Thursday, April 15, 2010
Fires and Closed Doors
At the fire, we would talk about what had happened since last year and what was going on in the present. And we would make rash promises about things we'd like to improve or change about our lives. We'd write these in a notebook, and look back at them each year.
Well, two of the three of us were me and my ex. The third is a friend I've known for 22 years, and my ex for 21. And she has been supporting my ex.
Yet I get the notice that this thing is going to happen, and which of 3 dates work for me. Huh?
What do you do about a situation like that? There is tradition. History. Nostalgia for the past. I like some of the new women. But how can I look across the fire at someone who deceived me and feel anything but, well, deceived...
This reminds me once again, as so much has these days, of the frailty of life and relationships. Nothing lasts forever. Even something cherished can become tarnished. People come into our lives. Stay a long time. Then when they decide to leave, they can take so much with them that is not theirs to take.
I see so many doors around me closing and I have yet to see the one that is supposed to have opened. Intellectually, I know this is going to prove to be the best thing for me. I already see how relieved I am to be out of that cloud of negativity that had settled over my house over the past few years.

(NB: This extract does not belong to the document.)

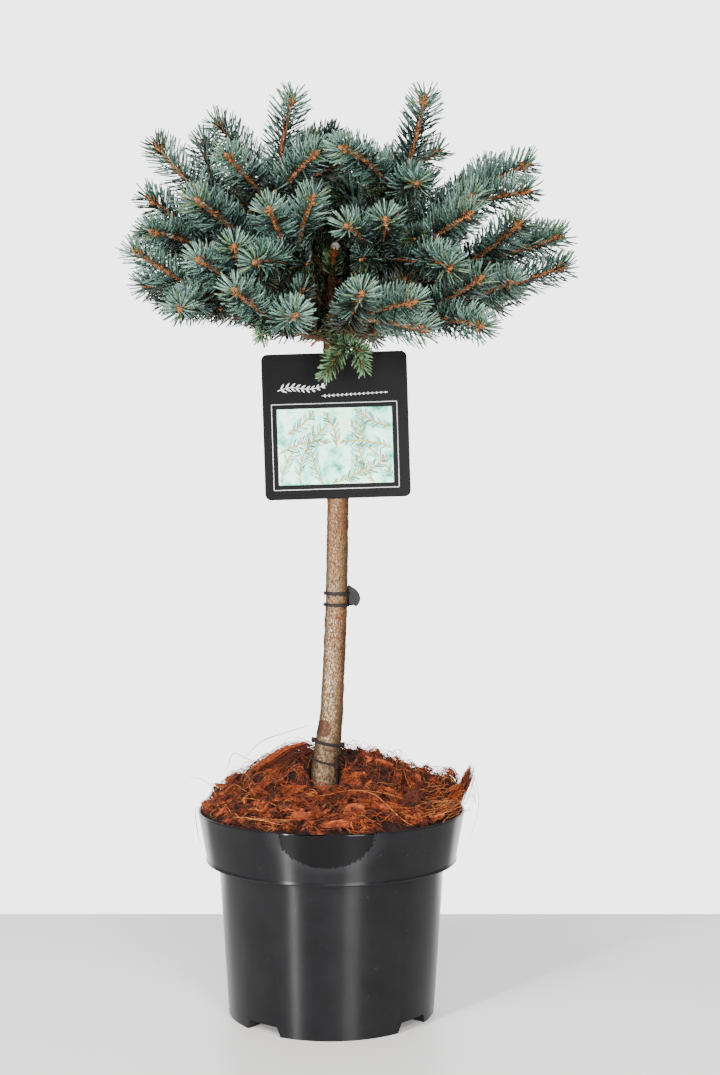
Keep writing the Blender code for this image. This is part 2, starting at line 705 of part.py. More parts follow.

Yet there is so much uncertainty and fear because being suddenly single is still very new and unfamiliar. Patterns of living, thinking believing, and feeling, laid down over nearly 12 years, do not reroute quickly. It is a painful freakin' process and I resent being forced to go through it. But I am also stubborn and brave and I will get through and be magnificent!
But not today.
I have cried so many tears these past months. More tears than I thought I had in me for a lifetime. One day, I am told, by those who have walked this road before me, the tears will stop. And I will feel better. I won't have a hole in my chest. Betrayal won't be on my mind. I get glimpses of this, but for now, they are fleeting. Then the slogging on the journey of emotional recovery continues and the road still stretches to the horizon.